DATA:
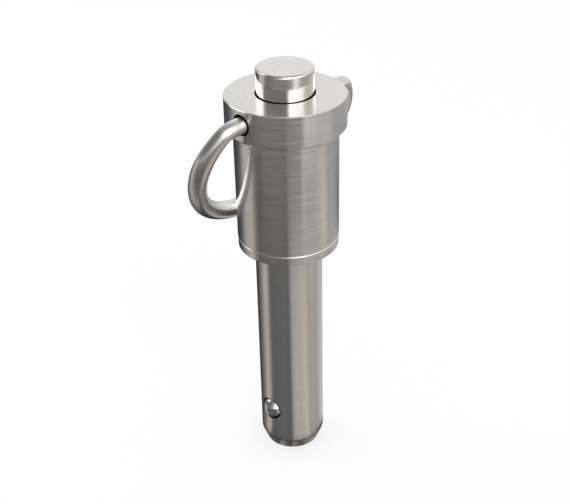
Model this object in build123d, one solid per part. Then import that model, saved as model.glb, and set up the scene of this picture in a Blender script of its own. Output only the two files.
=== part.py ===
"""Ball lock pin with a push button and a pull ring, in millimetres.

The pin stands upright, with its button at the top. The origin is on the pin's axis in the plane of
the shoulder, which is the underside of the collar: the head is above it and the shank below.
The ring's hinge line and the two locking balls lie in the plane of X and Z.
"""
from build123d import *
from math import asin, cos, degrees, radians, sin, tan
import os

# Head: a flange and a body, turned in one piece and bored from both ends
head_height = 30.0
body_dia = 19.05
body_end_round = 0.2
flange_overhang = 1.4
flange_thickness = 6.25
flange_top_break = 0.15
flange_under_bevel = 0.45
button_bore_dia = 10.8
button_bore_depth = 2.8
cavity_dia = 13.2

# Shank: a long pin with a collar and a spigot, turned in one piece and bored from its top
shank_dia = 12.7
shank_length = 46.7
lead_in_depth = 1.0
lead_in_length = 2.65
tip_round = 0.3
collar_step = 0.075
collar_thickness = 2.0
collar_top_bevel = 0.3
collar_under_break = 0.15
spigot_length = 8.0
spigot_bevel = 0.5
drill_point_angle = 118.0

# Locking balls, held in cross bores by a lip that is staked inwards round each mouth
ball_dia = 4.76
ball_protrusion = 1.0
ball_below_shoulder = 36.95
ball_clearance = 0.04
ball_flush_depth = 0.01
lip_overlap = 0.08

# Spindle: a rod with a neck that lets the balls in and a land that holds them out
spindle_dia = 5.0
spindle_clearance = 0.07
land_length = 2.6
neck_length = 2.4
spindle_end_break = 0.3
spindle_end_gap = 0.4
tenon_dia = 4.0
tenon_length = 5.8
tenon_hole_extra = 0.2

# Push button: a rounded rim on a straight stem, a skirt that slides in the bore, and a stop flange
button_travel = 4.0
button_height = 4.85
button_clearance = 0.1
rim_thickness = 0.55
rim_round = 0.5
rim_overhang = 0.1
stem_gap = 0.3
stem_corner_round = 0.08
skirt_depth = 1.0
skirt_break = 0.1
stop_flange_thickness = 2.0
stop_flange_clearance = 0.3

# Return spring, between the spigot and the button
spring_wire_dia = 1.1
spring_mean_dia = 8.4
spring_turns = 5.0

# Pull ring: thick wire, drawn thinner where it bends, whose ends pivot in two holes in the flange's rim
ring_wire_dia = 3.4
ring_end_thinning = 0.2
ring_bend_thinning = 0.5
ring_swell_thinning = 0.1
ring_swell_share = 0.6
ring_clearance = 0.3
ring_hole_centre_depth = 2.65
ring_hole_depth = 3.5
ring_drop = 0.08
ring_end_grip = 2.8
ring_end_break = 0.3
ring_stand_out = 2.35
ring_bend_radius = 2.6
ring_bend_angle = 53.0
ring_side_radius = 12.6
ring_side_angle = 44.0
ring_side_slide = 0.55
ring_rest_gap = 0.05

# Two dimensions count as the same edge within this
same_size = 0.001

# Diameters, heights and radii that follow from the sizes above
flange_dia = body_dia + 2 * flange_overhang
collar_dia = body_dia - 2 * collar_step
lip_opening_dia = ball_dia - 2 * lip_overlap
ring_end_dia = ring_wire_dia - ring_end_thinning
ring_hole_dia = ring_end_dia + 2 * ring_clearance
ring_hole_height = head_height - ring_hole_centre_depth
hinge_height = ring_hole_height - ring_drop
stop_height = head_height - button_bore_depth
spigot_top = collar_thickness + spigot_length
button_base = stop_height - stop_flange_thickness
ball_height = -ball_below_shoulder
ball_radius = ball_dia / 2
ball_seat = shank_dia / 2 + ball_protrusion - ball_radius
ball_inner_seat = shank_dia / 2 - ball_flush_depth - ball_radius
ball_travel = ball_seat - ball_inner_seat
spindle_neck_dia = spindle_dia - 2 * ball_travel
spindle_end = ball_height - land_length


def bar(radius, bottom, top):
    """A round bar about the pin's axis, between two heights."""
    length = top - bottom
    return Pos(0, 0, bottom) * Cylinder(radius, length, align=(Align.CENTER, Align.CENTER, Align.MIN))


def cross_bar(radius, start, end, side, height):
    """A round bar along X, on side +1 or -1, between two distances from the pin's axis."""
    upright = Cylinder(radius, end - start, align=(Align.CENTER, Align.CENTER, Align.MIN))
    return Pos(side * start, 0, height) * Rot(0, 90 * side, 0) * upright


def edges_at(piece, height, radius):
    """The circular edges of a turned piece that have this height and this radius."""
    circles = piece.edges().filter_by(GeomType.CIRCLE)
    level = [edge for edge in circles if abs(edge.arc_center.Z - height) < same_size]
    return [edge for edge in level if abs(edge.radius - radius) < same_size]


def turned(outline):
    """Turn a half section, given as (radius, height) corners, about the pin's axis."""
    section = make_face(Plane.XZ * Polyline(*outline, close=True))
    return revolve(section, Axis.Z)


def make_head_body():
    """The flange and body: the button's bore above, and below it a cavity that the spigot closes."""
    flange_bottom = head_height - flange_thickness
    head = bar(body_dia / 2, collar_thickness, head_height)
    head += bar(flange_dia / 2, flange_bottom, head_height)
    head = chamfer(edges_at(head, head_height, flange_dia / 2), flange_top_break)
    head = chamfer(edges_at(head, flange_bottom, flange_dia / 2), flange_under_bevel)
    head = fillet(edges_at(head, collar_thickness, body_dia / 2), body_end_round)
    head -= bar(button_bore_dia / 2, collar_thickness, head_height)
    head -= bar(cavity_dia / 2, collar_thickness, stop_height)
    rim = flange_dia / 2
    for side in (1, -1):
        head -= cross_bar(ring_hole_dia / 2, rim - ring_hole_depth, rim, side, ring_hole_height)
    return head


def make_shank():
    """The shank with its collar and spigot, its blind bore, and a pocket for each ball."""
    radius = shank_dia / 2
    tip = -shank_length
    lead_in_top = tip + lead_in_length
    shank = turned([(0, tip), (radius - lead_in_depth, tip), (radius, lead_in_top), (radius, 0), (0, 0)])
    shank = fillet(edges_at(shank, tip, radius - lead_in_depth), tip_round)
    collar = bar(collar_dia / 2, 0, collar_thickness)
    collar = chamfer(edges_at(collar, collar_thickness, collar_dia / 2), collar_top_bevel)
    collar = chamfer(edges_at(collar, 0, collar_dia / 2), collar_under_break)
    spigot = bar(cavity_dia / 2, 0, spigot_top)
    spigot = chamfer(edges_at(spigot, spigot_top, cavity_dia / 2), spigot_bevel)
    shank += collar
    shank += spigot

    bore_radius = spindle_dia / 2 + spindle_clearance
    bore_end = spindle_end - button_travel - spindle_end_gap
    drill_point = bore_radius / tan(radians(drill_point_angle / 2))
    bore = [(0, bore_end - drill_point), (bore_radius, bore_end), (bore_radius, spigot_top), (0, spigot_top)]
    shank -= turned(bore)
    for side in (1, -1):
        shank -= make_ball_pocket(side)
    return shank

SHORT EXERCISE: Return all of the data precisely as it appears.

FINAL ANSWER:
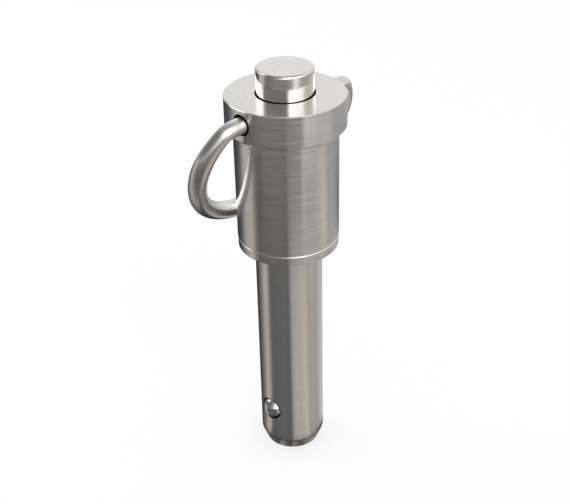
Model this object in build123d, one solid per part. Then import that model, saved as model.glb, and set up the scene of this picture in a Blender script of its own. Output only the two files.
=== part.py ===
"""Ball lock pin with a push button and a pull ring, in millimetres.

The pin stands upright, with its button at the top. The origin is on the pin's axis in the plane of
the shoulder, which is the underside of the collar: the head is above it and the shank below.
The ring's hinge line and the two locking balls lie in the plane of X and Z.
"""
from build123d import *
from math import asin, cos, degrees, radians, sin, tan
import os

# Head: a flange and a body, turned in one piece and bored from both ends
head_height = 30.0
body_dia = 19.05
body_end_round = 0.2
flange_overhang = 1.4
flange_thickness = 6.25
flange_top_break = 0.15
flange_under_bevel = 0.45
button_bore_dia = 10.8
button_bore_depth = 2.8
cavity_dia = 13.2

# Shank: a long pin with a collar and a spigot, turned in one piece and bored from its top
shank_dia = 12.7
shank_length = 46.7
lead_in_depth = 1.0
lead_in_length = 2.65
tip_round = 0.3
collar_step = 0.075
collar_thickness = 2.0
collar_top_bevel = 0.3
collar_under_break = 0.15
spigot_length = 8.0
spigot_bevel = 0.5
drill_point_angle = 118.0

# Locking balls, held in cross bores by a lip that is staked inwards round each mouth
ball_dia = 4.76
ball_protrusion = 1.0
ball_below_shoulder = 36.95
ball_clearance = 0.04
ball_flush_depth = 0.01
lip_overlap = 0.08

# Spindle: a rod with a neck that lets the balls in and a land that holds them out
spindle_dia = 5.0
spindle_clearance = 0.07
land_length = 2.6
neck_length = 2.4
spindle_end_break = 0.3
spindle_end_gap = 0.4
tenon_dia = 4.0
tenon_length = 5.8
tenon_hole_extra = 0.2

# Push button: a rounded rim on a straight stem, a skirt that slides in the bore, and a stop flange
button_travel = 4.0
button_height = 4.85
button_clearance = 0.1
rim_thickness = 0.55
rim_round = 0.5
rim_overhang = 0.1
stem_gap = 0.3
stem_corner_round = 0.08
skirt_depth = 1.0
skirt_break = 0.1
stop_flange_thickness = 2.0
stop_flange_clearance = 0.3

# Return spring, between the spigot and the button
spring_wire_dia = 1.1
spring_mean_dia = 8.4
spring_turns = 5.0

# Pull ring: thick wire, drawn thinner where it bends, whose ends pivot in two holes in the flange's rim
ring_wire_dia = 3.4
ring_end_thinning = 0.2
ring_bend_thinning = 0.5
ring_swell_thinning = 0.1
ring_swell_share = 0.6
ring_clearance = 0.3
ring_hole_centre_depth = 2.65
ring_hole_depth = 3.5
ring_drop = 0.08
ring_end_grip = 2.8
ring_end_break = 0.3
ring_stand_out = 2.35
ring_bend_radius = 2.6
ring_bend_angle = 53.0
ring_side_radius = 12.6
ring_side_angle = 44.0
ring_side_slide = 0.55
ring_rest_gap = 0.05

# Two dimensions count as the same edge within this
same_size = 0.001

# Diameters, heights and radii that follow from the sizes above
flange_dia = body_dia + 2 * flange_overhang
collar_dia = body_dia - 2 * collar_step
lip_opening_dia = ball_dia - 2 * lip_overlap
ring_end_dia = ring_wire_dia - ring_end_thinning
ring_hole_dia = ring_end_dia + 2 * ring_clearance
ring_hole_height = head_height - ring_hole_centre_depth
hinge_height = ring_hole_height - ring_drop
stop_height = head_height - button_bore_depth
spigot_top = collar_thickness + spigot_length
button_base = stop_height - stop_flange_thickness
ball_height = -ball_below_shoulder
ball_radius = ball_dia / 2
ball_seat = shank_dia / 2 + ball_protrusion - ball_radius
ball_inner_seat = shank_dia / 2 - ball_flush_depth - ball_radius
ball_travel = ball_seat - ball_inner_seat
spindle_neck_dia = spindle_dia - 2 * ball_travel
spindle_end = ball_height - land_length


def bar(radius, bottom, top):
    """A round bar about the pin's axis, between two heights."""
    length = top - bottom
    return Pos(0, 0, bottom) * Cylinder(radius, length, align=(Align.CENTER, Align.CENTER, Align.MIN))


def cross_bar(radius, start, end, side, height):
    """A round bar along X, on side +1 or -1, between two distances from the pin's axis."""
    upright = Cylinder(radius, end - start, align=(Align.CENTER, Align.CENTER, Align.MIN))
    return Pos(side * start, 0, height) * Rot(0, 90 * side, 0) * upright


def edges_at(piece, height, radius):
    """The circular edges of a turned piece that have this height and this radius."""
    circles = piece.edges().filter_by(GeomType.CIRCLE)
    level = [edge for edge in circles if abs(edge.arc_center.Z - height) < same_size]
    return [edge for edge in level if abs(edge.radius - radius) < same_size]


def turned(outline):
    """Turn a half section, given as (radius, height) corners, about the pin's axis."""
    section = make_face(Plane.XZ * Polyline(*outline, close=True))
    return revolve(section, Axis.Z)


def make_head_body():
    """The flange and body: the button's bore above, and below it a cavity that the spigot closes."""
    flange_bottom = head_height - flange_thickness
    head = bar(body_dia / 2, collar_thickness, head_height)
    head += bar(flange_dia / 2, flange_bottom, head_height)
    head = chamfer(edges_at(head, head_height, flange_dia / 2), flange_top_break)
    head = chamfer(edges_at(head, flange_bottom, flange_dia / 2), flange_under_bevel)
    head = fillet(edges_at(head, collar_thickness, body_dia / 2), body_end_round)
    head -= bar(button_bore_dia / 2, collar_thickness, head_height)
    head -= bar(cavity_dia / 2, collar_thickness, stop_height)
    rim = flange_dia / 2
    for side in (1, -1):
        head -= cross_bar(ring_hole_dia / 2, rim - ring_hole_depth, rim, side, ring_hole_height)
    return head


def make_shank():
    """The shank with its collar and spigot, its blind bore, and a pocket for each ball."""
    radius = shank_dia / 2
    tip = -shank_length
    lead_in_top = tip + lead_in_length
    shank = turned([(0, tip), (radius - lead_in_depth, tip), (radius, lead_in_top), (radius, 0), (0, 0)])
    shank = fillet(edges_at(shank, tip, radius - lead_in_depth), tip_round)
    collar = bar(collar_dia / 2, 0, collar_thickness)
    collar = chamfer(edges_at(collar, collar_thickness, collar_dia / 2), collar_top_bevel)
    collar = chamfer(edges_at(collar, 0, collar_dia / 2), collar_under_break)
    spigot = bar(cavity_dia / 2, 0, spigot_top)
    spigot = chamfer(edges_at(spigot, spigot_top, cavity_dia / 2), spigot_bevel)
    shank += collar
    shank += spigot

    bore_radius = spindle_dia / 2 + spindle_clearance
    bore_end = spindle_end - button_travel - spindle_end_gap
    drill_point = bore_radius / tan(radians(drill_point_angle / 2))
    bore = [(0, bore_end - drill_point), (bore_radius, bore_end), (bore_radius, spigot_top), (0, spigot_top)]
    shank -= turned(bore)
    for side in (1, -1):
        shank -= make_ball_pocket(side)
    return shank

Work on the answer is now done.